Continuam pululando por aí seres cheios de sabedoria, tão cheios de certezas e de «eu acho que...», tão cheios deles próprios e da magnífica ideia que querem dar de si, que é bem provável que um dia destes rebentem numa nuvem de pó e que, após o arejamento imprescindível, se resumam a uma ínfima imagem de vergonha por se recusarem a aceitar a sua condição de meros mortais, não muito diferentes dos outros todos que eles criticam e aconselham com presunção.

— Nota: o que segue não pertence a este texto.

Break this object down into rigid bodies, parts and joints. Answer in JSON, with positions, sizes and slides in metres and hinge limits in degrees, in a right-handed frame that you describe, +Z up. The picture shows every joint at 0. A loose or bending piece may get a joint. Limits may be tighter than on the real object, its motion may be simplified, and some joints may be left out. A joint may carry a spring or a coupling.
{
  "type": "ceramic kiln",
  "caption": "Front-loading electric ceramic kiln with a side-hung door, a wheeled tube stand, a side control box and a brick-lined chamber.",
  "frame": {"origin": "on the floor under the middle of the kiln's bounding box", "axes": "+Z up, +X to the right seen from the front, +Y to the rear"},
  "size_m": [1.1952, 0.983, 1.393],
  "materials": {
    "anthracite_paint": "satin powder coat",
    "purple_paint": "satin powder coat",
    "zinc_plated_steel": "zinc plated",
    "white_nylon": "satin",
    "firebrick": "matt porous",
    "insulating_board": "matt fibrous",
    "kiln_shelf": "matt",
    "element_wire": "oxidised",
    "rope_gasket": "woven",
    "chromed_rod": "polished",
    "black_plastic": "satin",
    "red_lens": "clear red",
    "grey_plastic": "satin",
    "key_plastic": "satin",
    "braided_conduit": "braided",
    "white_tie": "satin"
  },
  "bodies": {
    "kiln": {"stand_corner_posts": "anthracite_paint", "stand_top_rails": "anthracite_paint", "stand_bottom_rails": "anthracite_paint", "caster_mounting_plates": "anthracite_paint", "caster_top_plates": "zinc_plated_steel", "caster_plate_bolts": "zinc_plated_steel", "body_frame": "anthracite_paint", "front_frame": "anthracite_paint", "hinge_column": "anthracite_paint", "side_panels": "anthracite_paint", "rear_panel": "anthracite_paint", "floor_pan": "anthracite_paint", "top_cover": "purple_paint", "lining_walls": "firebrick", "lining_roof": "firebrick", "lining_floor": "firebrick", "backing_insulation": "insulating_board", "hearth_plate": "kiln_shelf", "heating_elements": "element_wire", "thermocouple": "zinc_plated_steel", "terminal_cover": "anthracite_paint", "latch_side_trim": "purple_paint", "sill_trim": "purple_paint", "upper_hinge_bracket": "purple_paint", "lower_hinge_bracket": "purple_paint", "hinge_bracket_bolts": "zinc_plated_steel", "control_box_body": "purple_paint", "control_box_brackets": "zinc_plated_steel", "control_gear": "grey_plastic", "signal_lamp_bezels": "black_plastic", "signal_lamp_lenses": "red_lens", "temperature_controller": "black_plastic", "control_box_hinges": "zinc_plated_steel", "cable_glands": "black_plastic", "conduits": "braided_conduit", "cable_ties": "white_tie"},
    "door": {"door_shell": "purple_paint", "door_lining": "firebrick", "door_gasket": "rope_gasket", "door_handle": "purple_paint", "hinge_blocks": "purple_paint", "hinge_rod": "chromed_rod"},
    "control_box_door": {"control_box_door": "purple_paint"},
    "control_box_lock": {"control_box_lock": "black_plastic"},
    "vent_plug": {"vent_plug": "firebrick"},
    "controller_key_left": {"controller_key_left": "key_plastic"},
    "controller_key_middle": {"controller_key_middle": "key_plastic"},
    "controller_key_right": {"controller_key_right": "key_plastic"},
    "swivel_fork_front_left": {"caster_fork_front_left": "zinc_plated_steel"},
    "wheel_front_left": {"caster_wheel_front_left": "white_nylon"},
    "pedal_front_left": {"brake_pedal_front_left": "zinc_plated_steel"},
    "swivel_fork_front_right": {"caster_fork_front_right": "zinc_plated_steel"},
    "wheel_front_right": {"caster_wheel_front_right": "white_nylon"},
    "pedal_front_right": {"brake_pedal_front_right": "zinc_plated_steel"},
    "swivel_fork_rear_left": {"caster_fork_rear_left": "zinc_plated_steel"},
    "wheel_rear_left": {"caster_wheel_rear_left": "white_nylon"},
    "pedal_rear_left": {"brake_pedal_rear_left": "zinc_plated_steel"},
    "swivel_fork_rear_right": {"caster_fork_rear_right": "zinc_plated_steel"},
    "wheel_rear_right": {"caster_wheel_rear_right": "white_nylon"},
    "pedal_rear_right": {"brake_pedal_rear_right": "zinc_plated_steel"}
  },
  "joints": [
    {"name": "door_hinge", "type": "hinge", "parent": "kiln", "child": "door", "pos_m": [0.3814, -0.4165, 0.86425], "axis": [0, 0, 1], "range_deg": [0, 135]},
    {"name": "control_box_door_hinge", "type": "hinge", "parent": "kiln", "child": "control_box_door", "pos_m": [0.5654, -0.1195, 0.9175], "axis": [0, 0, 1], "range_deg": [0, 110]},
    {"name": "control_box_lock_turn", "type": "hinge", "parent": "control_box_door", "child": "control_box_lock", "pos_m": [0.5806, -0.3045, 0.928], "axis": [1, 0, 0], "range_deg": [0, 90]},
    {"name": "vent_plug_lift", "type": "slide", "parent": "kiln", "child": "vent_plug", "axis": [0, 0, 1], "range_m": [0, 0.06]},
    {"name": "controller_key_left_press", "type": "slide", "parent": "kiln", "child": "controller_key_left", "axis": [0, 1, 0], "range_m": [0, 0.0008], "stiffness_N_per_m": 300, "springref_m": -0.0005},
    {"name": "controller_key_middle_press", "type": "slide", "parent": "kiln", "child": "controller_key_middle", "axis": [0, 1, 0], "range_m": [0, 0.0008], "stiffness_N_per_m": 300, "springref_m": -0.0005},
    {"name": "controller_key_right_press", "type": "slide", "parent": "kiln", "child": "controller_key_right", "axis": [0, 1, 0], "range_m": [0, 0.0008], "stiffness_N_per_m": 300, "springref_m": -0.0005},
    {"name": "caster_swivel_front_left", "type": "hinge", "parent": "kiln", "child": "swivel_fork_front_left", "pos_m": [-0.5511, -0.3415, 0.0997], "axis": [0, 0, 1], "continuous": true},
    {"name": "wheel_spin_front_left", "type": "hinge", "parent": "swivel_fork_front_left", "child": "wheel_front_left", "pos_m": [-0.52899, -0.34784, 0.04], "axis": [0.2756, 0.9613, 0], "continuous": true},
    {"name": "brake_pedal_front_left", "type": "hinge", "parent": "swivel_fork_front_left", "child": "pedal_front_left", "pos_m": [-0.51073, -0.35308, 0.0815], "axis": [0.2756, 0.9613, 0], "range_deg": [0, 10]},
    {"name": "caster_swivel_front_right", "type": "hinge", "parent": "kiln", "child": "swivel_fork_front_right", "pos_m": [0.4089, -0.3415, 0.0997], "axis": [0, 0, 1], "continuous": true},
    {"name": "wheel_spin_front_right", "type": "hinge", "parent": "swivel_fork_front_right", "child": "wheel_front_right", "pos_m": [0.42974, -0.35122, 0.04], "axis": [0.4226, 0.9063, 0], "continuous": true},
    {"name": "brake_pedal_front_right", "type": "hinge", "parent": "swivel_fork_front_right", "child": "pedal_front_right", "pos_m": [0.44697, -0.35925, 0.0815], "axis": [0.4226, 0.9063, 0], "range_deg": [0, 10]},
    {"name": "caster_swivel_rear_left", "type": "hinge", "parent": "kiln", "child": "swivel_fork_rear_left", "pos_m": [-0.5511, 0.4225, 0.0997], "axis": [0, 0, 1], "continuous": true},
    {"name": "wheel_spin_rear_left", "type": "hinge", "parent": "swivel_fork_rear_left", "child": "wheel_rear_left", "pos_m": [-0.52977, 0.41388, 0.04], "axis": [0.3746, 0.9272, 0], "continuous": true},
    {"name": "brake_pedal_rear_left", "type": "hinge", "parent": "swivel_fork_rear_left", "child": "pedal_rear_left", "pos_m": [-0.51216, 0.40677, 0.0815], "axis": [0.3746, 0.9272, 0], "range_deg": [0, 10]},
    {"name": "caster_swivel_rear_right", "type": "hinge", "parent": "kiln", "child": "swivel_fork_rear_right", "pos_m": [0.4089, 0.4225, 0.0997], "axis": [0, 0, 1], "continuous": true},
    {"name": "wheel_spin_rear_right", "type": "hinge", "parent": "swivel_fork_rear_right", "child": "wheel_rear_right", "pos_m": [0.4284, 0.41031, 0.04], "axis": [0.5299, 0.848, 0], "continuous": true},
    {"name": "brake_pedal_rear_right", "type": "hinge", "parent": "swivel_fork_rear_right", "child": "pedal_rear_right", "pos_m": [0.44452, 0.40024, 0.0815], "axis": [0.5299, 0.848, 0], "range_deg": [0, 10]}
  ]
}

O calor abrasador e repentino que me põe exausta com o mínimo esforço físico (ó pra mais um brinde do Síndrome de Cogan, comum a outras doenças auto-imunes, como a Esclerose Múltipla - oi M.! -, o Lúpus -oi, Lytha do http://diariodeumaborboleta.blogs.sapo.pt/ - e a Doença de Crohn - oi M.! -, para só mencionar as mais conhecidas!) e que , literalmente, me torra os miolos, impede-me de ter pachorra para tão sábios seres que ousam viver a vida dos outros melhor que os ditos, à força de se recusarem a viver as suas próprias! Lamento o tom agressivo, mas realmente a paciência, que nunca foi muita, começa a escassear! Sei há muito que não sou nem um pouco perfeita e embora muitas vezes isso não me agrade, já não é com tanta ligeireza que ouso opinar sobre o que cada um faz (excepção feita aos mais chegados e nem sempre!), pois descubro frequentemente que sou capaz de cometer os mesmíssimos erros.
Vivemos, de facto, numa época em que todos nos achamos com direito a emitir juízos de valor sobre os assuntos mais variados, com a mesma facilidade com que, por enquanto, abrimos a torneira para beber água; como dizia um professor que tive, «Hoje há especialistas em tudo e em coisa nenhuma; vão a qualquer jornal televisivo e dão a opinião sobre tudo, ainda que, muitas vezes, comecem por dizer bem, apesar dessa não ser a minha área, penso que.... Então, se não é essa a sua área, para que é que dão uma opinião, não me dirão?». Pois, professor, não sei bem por que razão o fazem, embora desconfie de que realmente são especialistas de «coisa nenhuma», ou melhor, são especialistas em não saber (con)viver consigo próprios!
A CONTAS COM A TREVA
Que ninguém diga que nasceu
como nasceu a água, o fogo ou o vento.
Que ninguém diga que pertence
à raiz, à fonte ou ao labirinto das vozes.
Que ninguém fale do que não sabe,
sob pena de errar e de mentir
para além do limite do que é tolerável.
Só de cima de um ramo alto e verde
se pode perceber a extensão do rio,
a imensidão da planície, a tentação do longe
desafiando os poderes da visão.
Um pássaro não pertence ao céu,
nem o poema a um poeta.
Tudo é mais complexo e desnorteante,
podendo a simplificação conduzir
à loucura ou mesmo à morte.
Passa a água por onde passa a luz da estrela,
por onde passa o sulco de um amor antigo,
a dor de uma ferida que o tempo não sarou.
A morte é sempre atrás das janelas
que se pressente e se vigia, como um peixe
agonizando na solidão circular de um aquário.
Esta noite está morna e húmida
como um corpo depois da entrega total,
e essa é a única maneira que tem
de esconder a miséria de estar só,
a contas com a treva, no meio do universo.
José Jorge Letria, O Livro Branco da Melancolia
Nós, que ouvimos também com os olhos!